• DATASET EXTRACT:
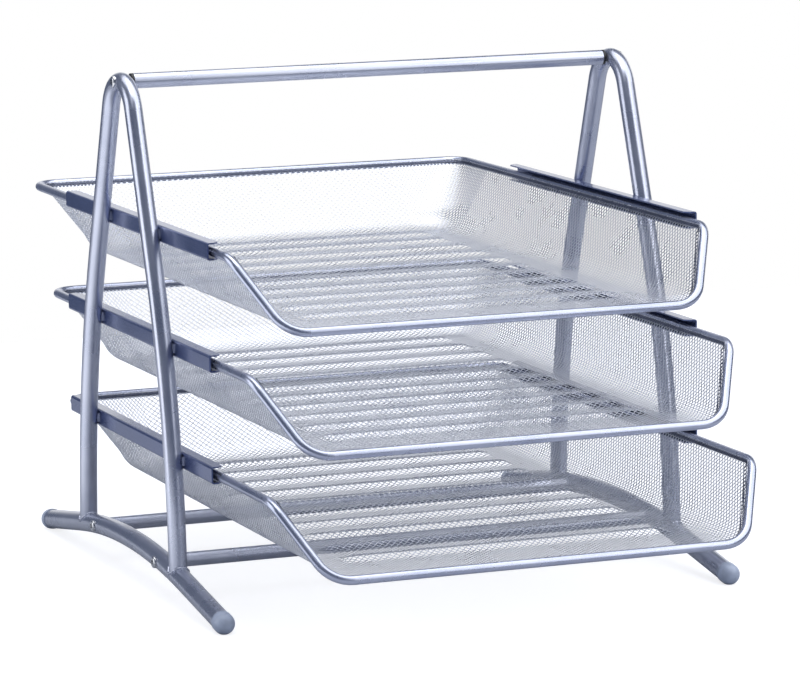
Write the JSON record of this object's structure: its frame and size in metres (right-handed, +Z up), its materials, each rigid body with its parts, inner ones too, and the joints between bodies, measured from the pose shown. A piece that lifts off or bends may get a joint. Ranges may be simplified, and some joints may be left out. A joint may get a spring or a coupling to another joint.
{
  "type": "letter tray stack",
  "caption": "Tiered mesh letter trays that slide in the rails of a tubular A-frame stand with a handle bar across its top.",
  "frame": {"origin": "on the floor, in the middle of the whole footprint with the trays as they stand at rest", "axes": "+X to the right and -Y to the front, where the trays pull out; +Z up"},
  "size_m": [0.3078, 0.4472, 0.2835],
  "materials": {
    "silver_tube": "semi-gloss silver paint",
    "silver_rail": "semi-gloss silver paint",
    "silver_rim": "semi-gloss silver paint",
    "silver_mesh": "satin silver paint on expanded mesh",
    "black_plastic": "matte",
    "grey_plastic": "soft gloss",
    "steel_screw": "bright plated"
  },
  "bodies": {
    "stand": {"left_side_frame": "silver_tube", "left_foot_tube": "silver_tube", "front_left_foot_cap": "grey_plastic", "rear_left_foot_cap": "grey_plastic", "left_top_rail": "silver_rail", "left_middle_rail": "silver_rail", "left_bottom_rail": "silver_rail", "left_rail_welds": "silver_rail", "left_handle_plug": "black_plastic", "right_side_frame": "silver_tube", "right_foot_tube": "silver_tube", "front_right_foot_cap": "grey_plastic", "rear_right_foot_cap": "grey_plastic", "right_top_rail": "silver_rail", "right_middle_rail": "silver_rail", "right_bottom_rail": "silver_rail", "right_rail_welds": "silver_rail", "right_handle_plug": "black_plastic", "handle_bar": "silver_tube", "handle_screws": "steel_screw", "foot_screws": "steel_screw", "front_cross_bar": "silver_tube", "front_left_cross_bar_plug": "grey_plastic", "front_right_cross_bar_plug": "grey_plastic", "rear_cross_bar": "silver_tube", "rear_left_cross_bar_plug": "grey_plastic", "rear_right_cross_bar_plug": "grey_plastic"},
    "top_tray": {"top_tray_rim": "silver_rim", "top_tray_basket": "silver_mesh"},
    "middle_tray": {"middle_tray_rim": "silver_rim", "middle_tray_basket": "silver_mesh"},
    "bottom_tray": {"bottom_tray_rim": "silver_rim", "bottom_tray_basket": "silver_mesh"}
  },
  "joints": [
    {"name": "top_tray_slide", "type": "slide", "parent": "stand", "child": "top_tray", "axis": [0, -1, 0], "range_m": [-0.01, 0.2]},
    {"name": "middle_tray_slide", "type": "slide", "parent": "stand", "child": "middle_tray", "axis": [0, -1, 0], "range_m": [-0.041, 0.2]},
    {"name": "bottom_tray_slide", "type": "slide", "parent": "stand", "child": "bottom_tray", "axis": [0, -1, 0], "range_m": [-0.069, 0.17]}
  ]
}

• WHAT YOU SHOULD DO: Copy the material above verbatim.

• TASK ANSWER:
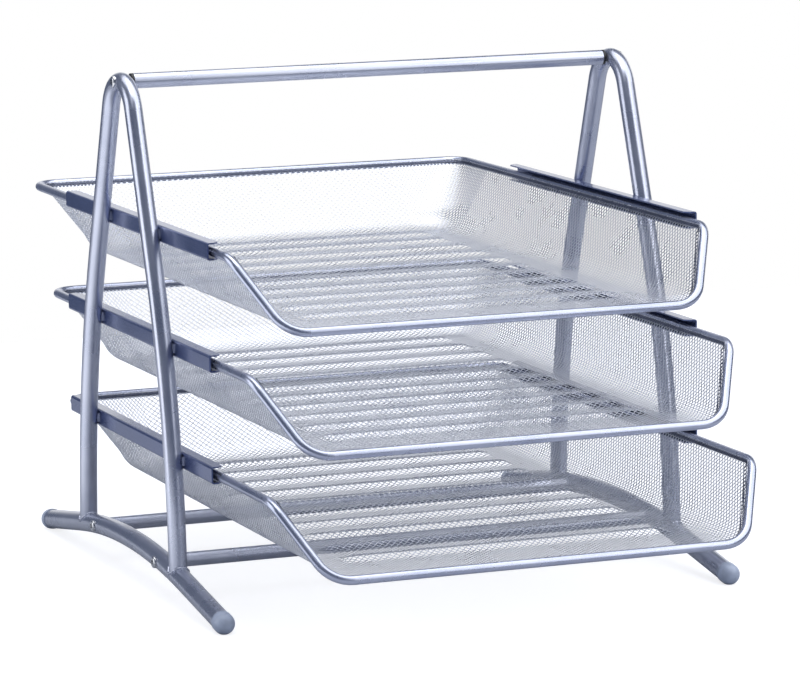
Write the JSON record of this object's structure: its frame and size in metres (right-handed, +Z up), its materials, each rigid body with its parts, inner ones too, and the joints between bodies, measured from the pose shown. A piece that lifts off or bends may get a joint. Ranges may be simplified, and some joints may be left out. A joint may get a spring or a coupling to another joint.
{
  "type": "letter tray stack",
  "caption": "Tiered mesh letter trays that slide in the rails of a tubular A-frame stand with a handle bar across its top.",
  "frame": {"origin": "on the floor, in the middle of the whole footprint with the trays as they stand at rest", "axes": "+X to the right and -Y to the front, where the trays pull out; +Z up"},
  "size_m": [0.3078, 0.4472, 0.2835],
  "materials": {
    "silver_tube": "semi-gloss silver paint",
    "silver_rail": "semi-gloss silver paint",
    "silver_rim": "semi-gloss silver paint",
    "silver_mesh": "satin silver paint on expanded mesh",
    "black_plastic": "matte",
    "grey_plastic": "soft gloss",
    "steel_screw": "bright plated"
  },
  "bodies": {
    "stand": {"left_side_frame": "silver_tube", "left_foot_tube": "silver_tube", "front_left_foot_cap": "grey_plastic", "rear_left_foot_cap": "grey_plastic", "left_top_rail": "silver_rail", "left_middle_rail": "silver_rail", "left_bottom_rail": "silver_rail", "left_rail_welds": "silver_rail", "left_handle_plug": "black_plastic", "right_side_frame": "silver_tube", "right_foot_tube": "silver_tube", "front_right_foot_cap": "grey_plastic", "rear_right_foot_cap": "grey_plastic", "right_top_rail": "silver_rail", "right_middle_rail": "silver_rail", "right_bottom_rail": "silver_rail", "right_rail_welds": "silver_rail", "right_handle_plug": "black_plastic", "handle_bar": "silver_tube", "handle_screws": "steel_screw", "foot_screws": "steel_screw", "front_cross_bar": "silver_tube", "front_left_cross_bar_plug": "grey_plastic", "front_right_cross_bar_plug": "grey_plastic", "rear_cross_bar": "silver_tube", "rear_left_cross_bar_plug": "grey_plastic", "rear_right_cross_bar_plug": "grey_plastic"},
    "top_tray": {"top_tray_rim": "silver_rim", "top_tray_basket": "silver_mesh"},
    "middle_tray": {"middle_tray_rim": "silver_rim", "middle_tray_basket": "silver_mesh"},
    "bottom_tray": {"bottom_tray_rim": "silver_rim", "bottom_tray_basket": "silver_mesh"}
  },
  "joints": [
    {"name": "top_tray_slide", "type": "slide", "parent": "stand", "child": "top_tray", "axis": [0, -1, 0], "range_m": [-0.01, 0.2]},
    {"name": "middle_tray_slide", "type": "slide", "parent": "stand", "child": "middle_tray", "axis": [0, -1, 0], "range_m": [-0.041, 0.2]},
    {"name": "bottom_tray_slide", "type": "slide", "parent": "stand", "child": "bottom_tray", "axis": [0, -1, 0], "range_m": [-0.069, 0.17]}
  ]
}